● Written task: Reproduce all records verbatim.

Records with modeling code
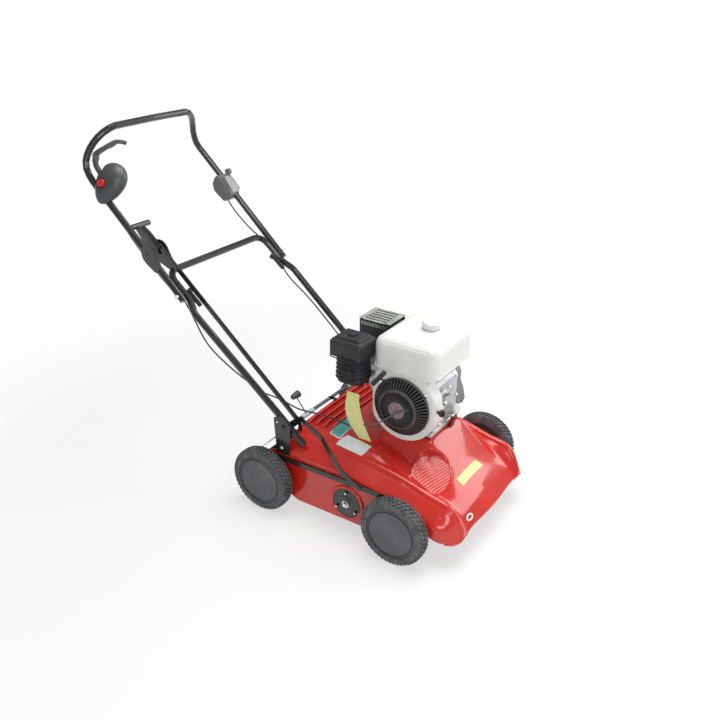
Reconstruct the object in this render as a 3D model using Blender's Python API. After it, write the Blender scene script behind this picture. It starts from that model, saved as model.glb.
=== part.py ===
"""Petrol lawn aerator: pressed deck on four wheels, tined rotor under it, small engine on top.

Metres, +Z up. The front of the machine is -Y, the operator stands at +Y and the operator's
right is -X. Ground is z = 0 and the mid-plane is x = 0.
"""
import math

import bmesh
import bpy
import numpy as np
from mathutils import Vector

# Running clearances
FIT = 0.0003
FREE = 0.0005
SEAT = 0.0009

# Wheels
WHEEL_R = 0.110
TYRE_HALF_W = 0.0225
RIM_R = 0.0835
TRACK_HALF = 0.3045
WHEELBASE = 0.500
FRONT_AXLE_Y = -0.143
WHEEL_SEG = 24
STUB_R = 0.008

# Height adjustment: every crank has the same lever vector, so the links only shift
AXLE_DROP = 0.040
AXLE_SET = 0.040
CROSS_TUBE_R = 0.010
LEVER_Y = -0.0498
LEVER_Z = 0.0418
ROD_ARM_Y = -0.026
ROD_ARM_Z = 0.026
PIN_R = 0.004
LINK_T = 0.0035
TIE_H = 0.016

# Deck
DECK_T = 0.0025
PLATE_T = 0.003
SIDE_X = 0.2665
SKIRT_X = 0.268
DECK_ACROSS = 9
DECK_ALONG = 14
DECK_CORE_COLUMNS = 7
LOUVRE_COUNT = 4
LOUVRE_H = 0.007
LOUVRE_PITCH = 0.026
LOUVRE_START_Y = 0.166
LOUVRE_HALF = 0.170
SADDLE_HALF = 0.085
BAR_Y = 0.302
BAR_Z = 0.286
BAR_R = 0.006
FLAP_LENGTH = 0.165
FLAP_HALF = 0.230

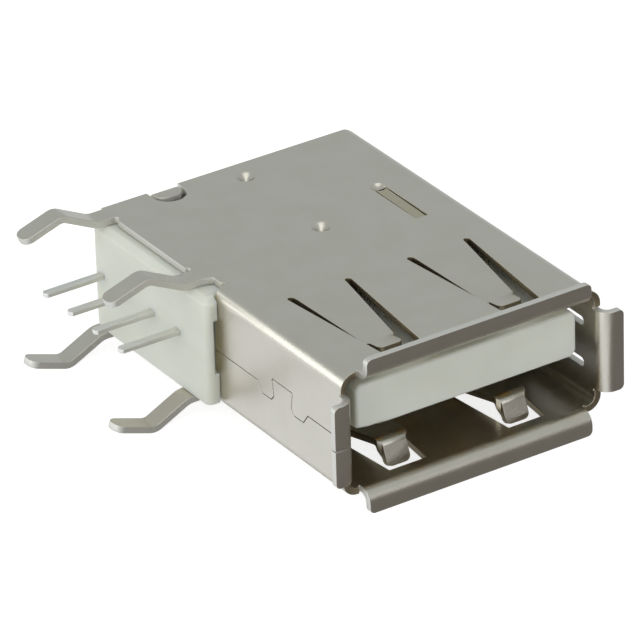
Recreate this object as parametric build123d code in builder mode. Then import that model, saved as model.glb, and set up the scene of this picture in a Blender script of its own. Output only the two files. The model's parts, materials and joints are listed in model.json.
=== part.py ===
"""Shielded socket for a flat four-contact plug, for mounting beside the edge of a board.

A folded steel shell, a moulded insulator and four flat contacts.
+X is right seen from the front, +Y runs into the socket, +Z is up, all in millimetres.
The origin is the centre of the mouth, where the lips start to turn outwards.
"""
from build123d import *
import os

os.makedirs("parts", exist_ok=True)

# Sheet and mouth
sheet = 0.32
mouth_width = 12.56
mouth_height = 5.18
bend_inside = 0.38
shell_length = 18.7

# Lips that flare around the mouth, each cut free of the folds beside it
lip_forward = 0.65
lip_reach = 0.76
lip_corner = 0.25
long_lip_inset = 0.2
short_lip_inset = 0.28
lip_relief_width = 0.1
lip_relief_depth = 0.12

# Spring fingers and their windows, on the top and on the bottom
finger_offset = 3.05
finger_root = 6.9
finger_slot = 0.29
finger_root_bend = 2.0
root_flat = 0.2
finger_anchor = 0.5
window_front = 0.75
window_front_half = 0.97
window_root_half = 1.6
window_corner = 0.2
bottom_window_front = 0.18
crest_half = 0.76
tip_half = 0.6
tip_corner = 0.28
top_crest = 2.4
top_crest_drop = 0.37
top_crest_bend = 0.5
top_tip = 1.42
top_tip_drop = 0.22
bottom_crest = 1.65
bottom_crest_rise = 0.86
bottom_crest_bend = 0.3
bottom_tip = 1.2
bottom_tip_rise = -0.2

# Seam with its dovetail, in the wall on the leg side, with heights from the seam
seam_gap = 0.06
seam_height = -0.12
seam_round = 0.08
dovetail_centre = 4.54
dovetail_rise = 0.57
dovetail_fall = 0.48
dovetail_neck_fall = 0.23
dovetail_head_half = 0.79
dovetail_neck_half = 0.67
dovetail_foot_half = 0.88
dovetail_lug_half = 1.58
dovetail_shoulder_half = 1.94

# Slots in the other wall
wall_slot_front = 0.8
wall_slot_length = 4.2
wall_slot_height = 0.42
wall_slot_offset = 1.0

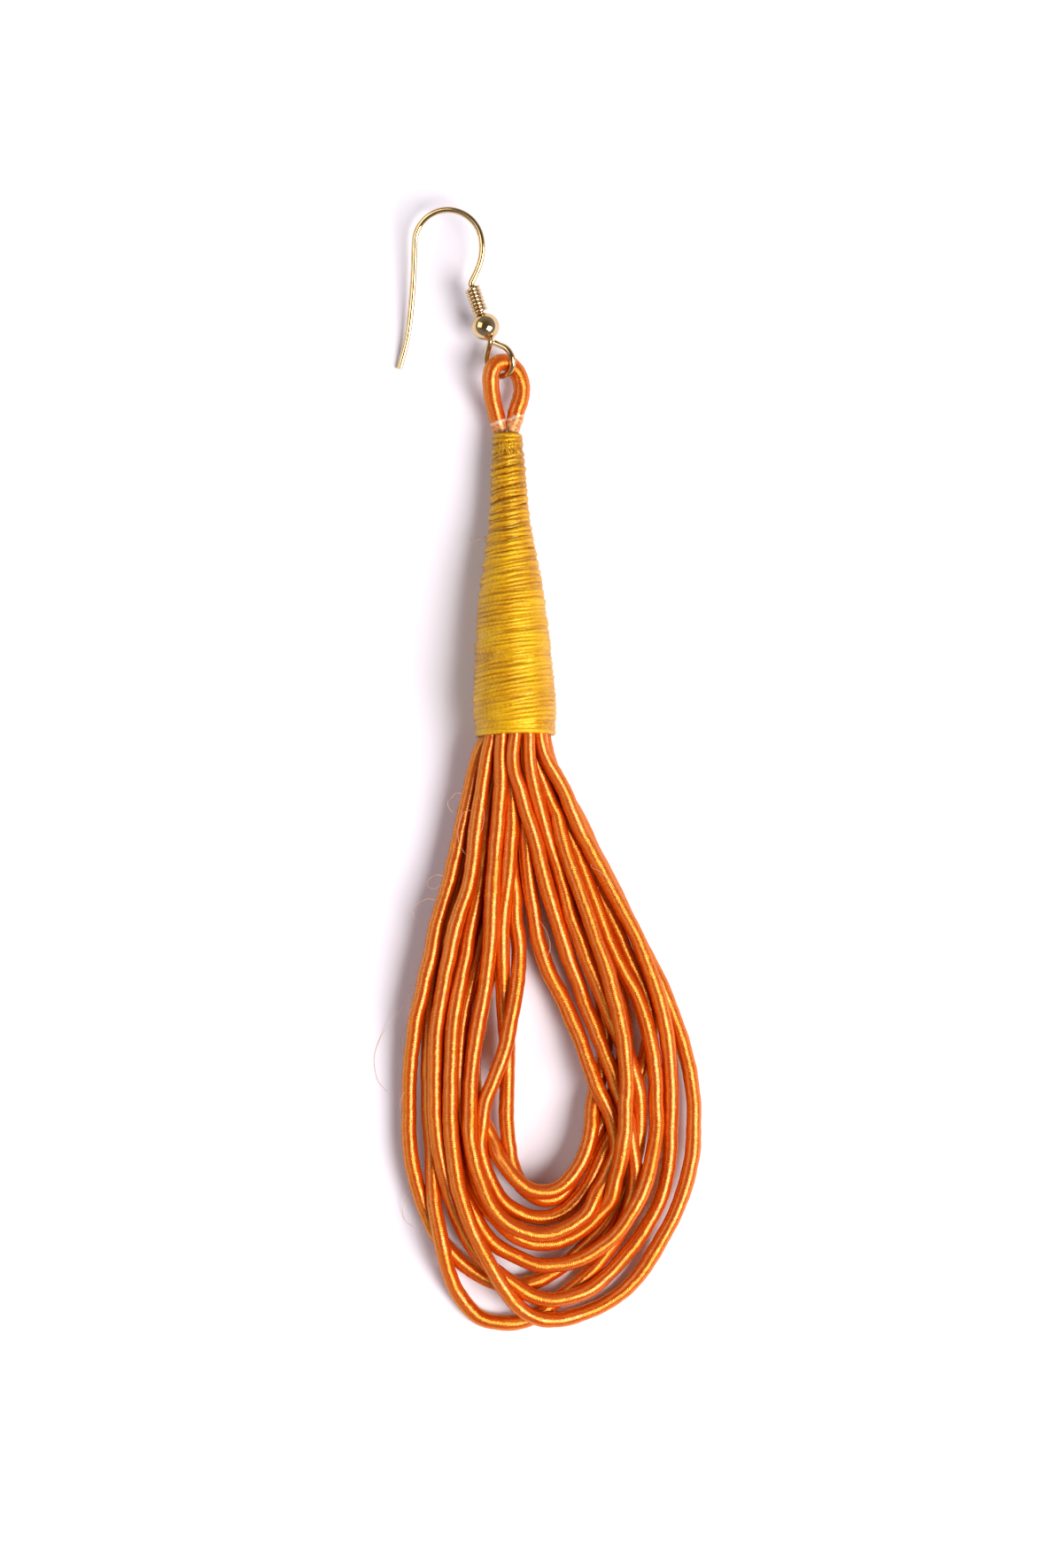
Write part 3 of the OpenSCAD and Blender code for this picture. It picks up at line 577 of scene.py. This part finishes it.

● Result of the task:
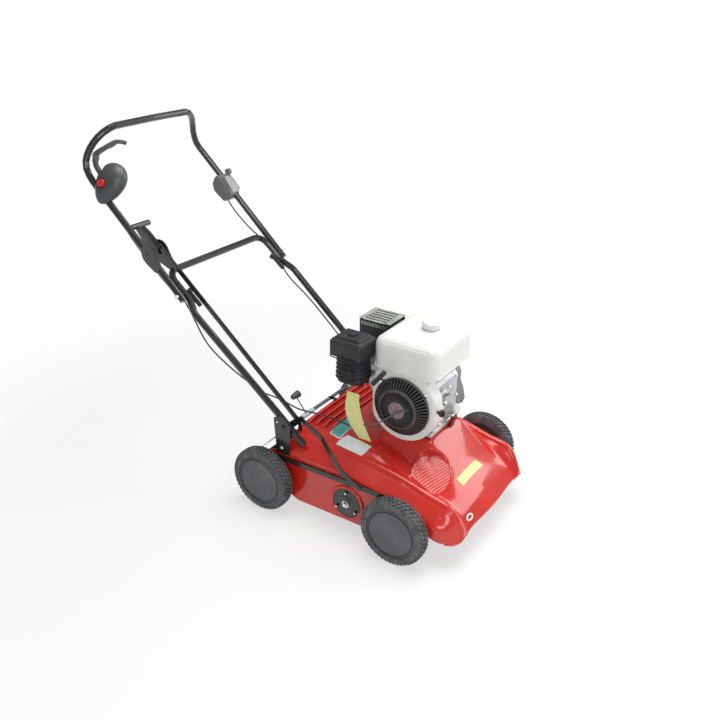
Reconstruct the object in this render as a 3D model using Blender's Python API. After it, write the Blender scene script behind this picture. It starts from that model, saved as model.glb.
=== part.py ===
"""Petrol lawn aerator: pressed deck on four wheels, tined rotor under it, small engine on top.

Metres, +Z up. The front of the machine is -Y, the operator stands at +Y and the operator's
right is -X. Ground is z = 0 and the mid-plane is x = 0.
"""
import math

import bmesh
import bpy
import numpy as np
from mathutils import Vector

# Running clearances
FIT = 0.0003
FREE = 0.0005
SEAT = 0.0009

# Wheels
WHEEL_R = 0.110
TYRE_HALF_W = 0.0225
RIM_R = 0.0835
TRACK_HALF = 0.3045
WHEELBASE = 0.500
FRONT_AXLE_Y = -0.143
WHEEL_SEG = 24
STUB_R = 0.008

# Height adjustment: every crank has the same lever vector, so the links only shift
AXLE_DROP = 0.040
AXLE_SET = 0.040
CROSS_TUBE_R = 0.010
LEVER_Y = -0.0498
LEVER_Z = 0.0418
ROD_ARM_Y = -0.026
ROD_ARM_Z = 0.026
PIN_R = 0.004
LINK_T = 0.0035
TIE_H = 0.016

# Deck
DECK_T = 0.0025
PLATE_T = 0.003
SIDE_X = 0.2665
SKIRT_X = 0.268
DECK_ACROSS = 9
DECK_ALONG = 14
DECK_CORE_COLUMNS = 7
LOUVRE_COUNT = 4
LOUVRE_H = 0.007
LOUVRE_PITCH = 0.026
LOUVRE_START_Y = 0.166
LOUVRE_HALF = 0.170
SADDLE_HALF = 0.085
BAR_Y = 0.302
BAR_Z = 0.286
BAR_R = 0.006
FLAP_LENGTH = 0.165
FLAP_HALF = 0.230

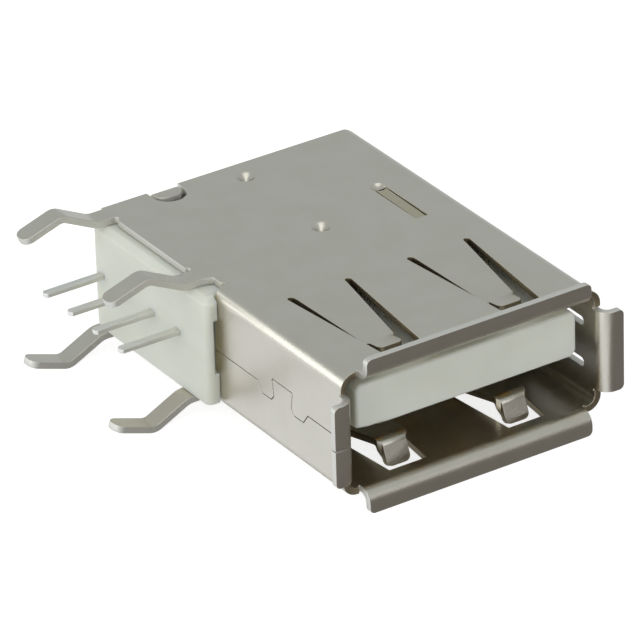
Recreate this object as parametric build123d code in builder mode. Then import that model, saved as model.glb, and set up the scene of this picture in a Blender script of its own. Output only the two files. The model's parts, materials and joints are listed in model.json.
=== part.py ===
"""Shielded socket for a flat four-contact plug, for mounting beside the edge of a board.

A folded steel shell, a moulded insulator and four flat contacts.
+X is right seen from the front, +Y runs into the socket, +Z is up, all in millimetres.
The origin is the centre of the mouth, where the lips start to turn outwards.
"""
from build123d import *
import os

os.makedirs("parts", exist_ok=True)

# Sheet and mouth
sheet = 0.32
mouth_width = 12.56
mouth_height = 5.18
bend_inside = 0.38
shell_length = 18.7

# Lips that flare around the mouth, each cut free of the folds beside it
lip_forward = 0.65
lip_reach = 0.76
lip_corner = 0.25
long_lip_inset = 0.2
short_lip_inset = 0.28
lip_relief_width = 0.1
lip_relief_depth = 0.12

# Spring fingers and their windows, on the top and on the bottom
finger_offset = 3.05
finger_root = 6.9
finger_slot = 0.29
finger_root_bend = 2.0
root_flat = 0.2
finger_anchor = 0.5
window_front = 0.75
window_front_half = 0.97
window_root_half = 1.6
window_corner = 0.2
bottom_window_front = 0.18
crest_half = 0.76
tip_half = 0.6
tip_corner = 0.28
top_crest = 2.4
top_crest_drop = 0.37
top_crest_bend = 0.5
top_tip = 1.42
top_tip_drop = 0.22
bottom_crest = 1.65
bottom_crest_rise = 0.86
bottom_crest_bend = 0.3
bottom_tip = 1.2
bottom_tip_rise = -0.2

# Seam with its dovetail, in the wall on the leg side, with heights from the seam
seam_gap = 0.06
seam_height = -0.12
seam_round = 0.08
dovetail_centre = 4.54
dovetail_rise = 0.57
dovetail_fall = 0.48
dovetail_neck_fall = 0.23
dovetail_head_half = 0.79
dovetail_neck_half = 0.67
dovetail_foot_half = 0.88
dovetail_lug_half = 1.58
dovetail_shoulder_half = 1.94

# Slots in the other wall
wall_slot_front = 0.8
wall_slot_length = 4.2
wall_slot_height = 0.42
wall_slot_offset = 1.0

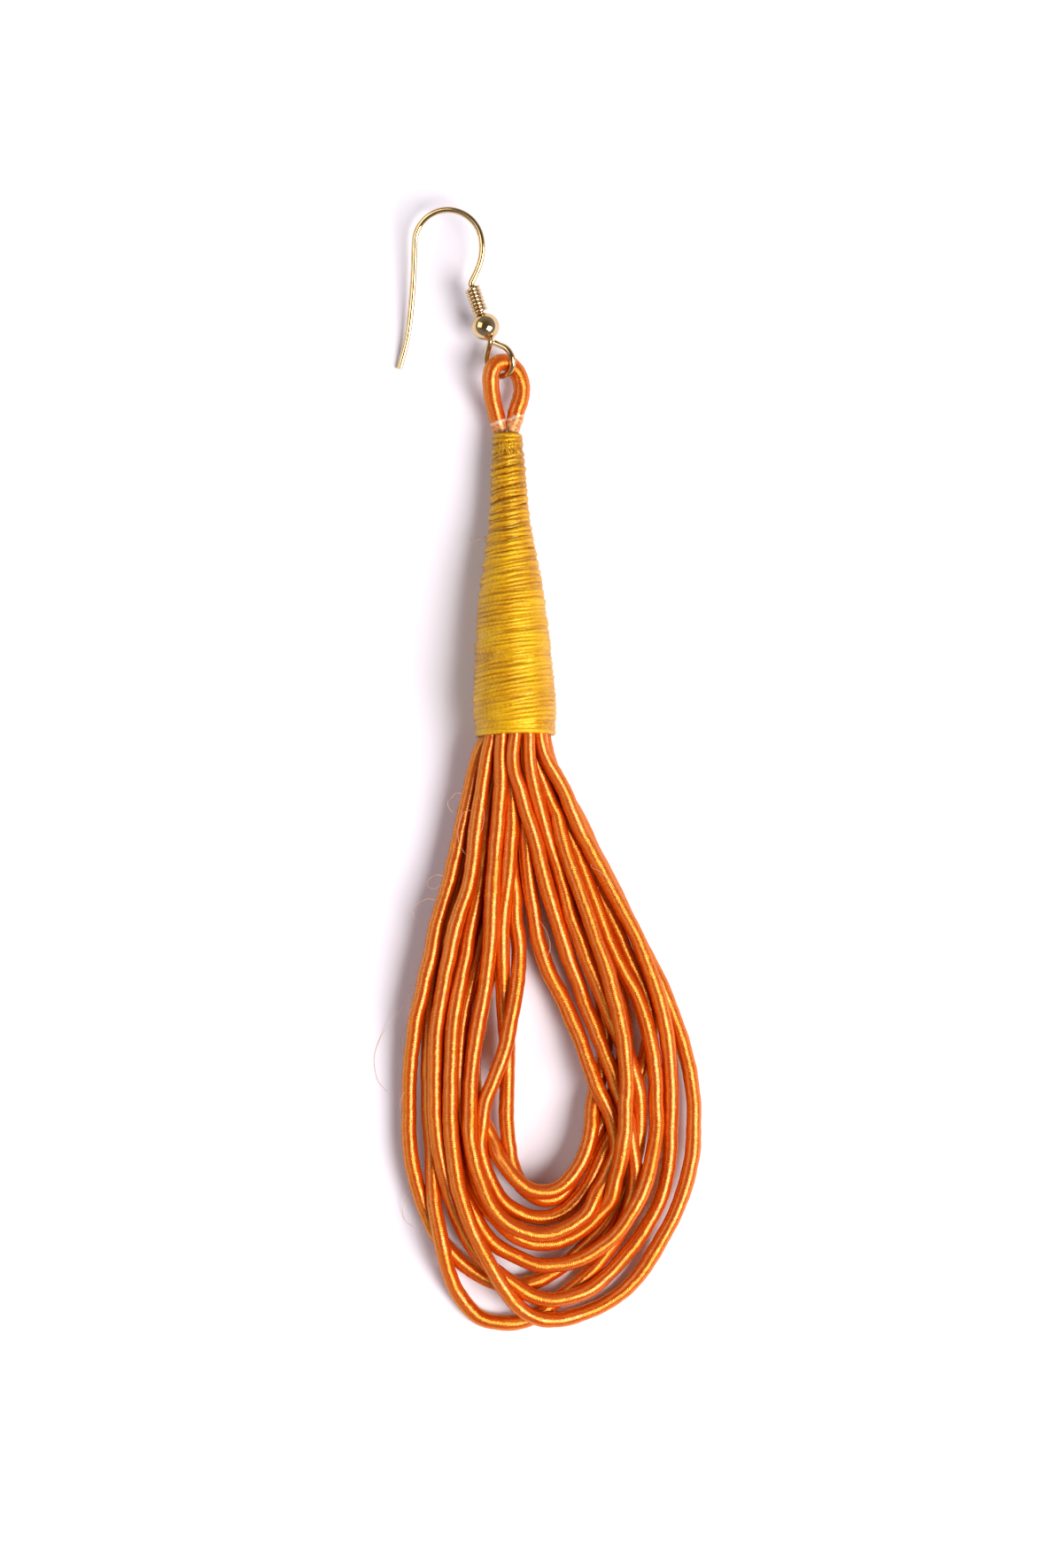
Write part 3 of the OpenSCAD and Blender code for this picture. It picks up at line 577 of scene.py. This part finishes it.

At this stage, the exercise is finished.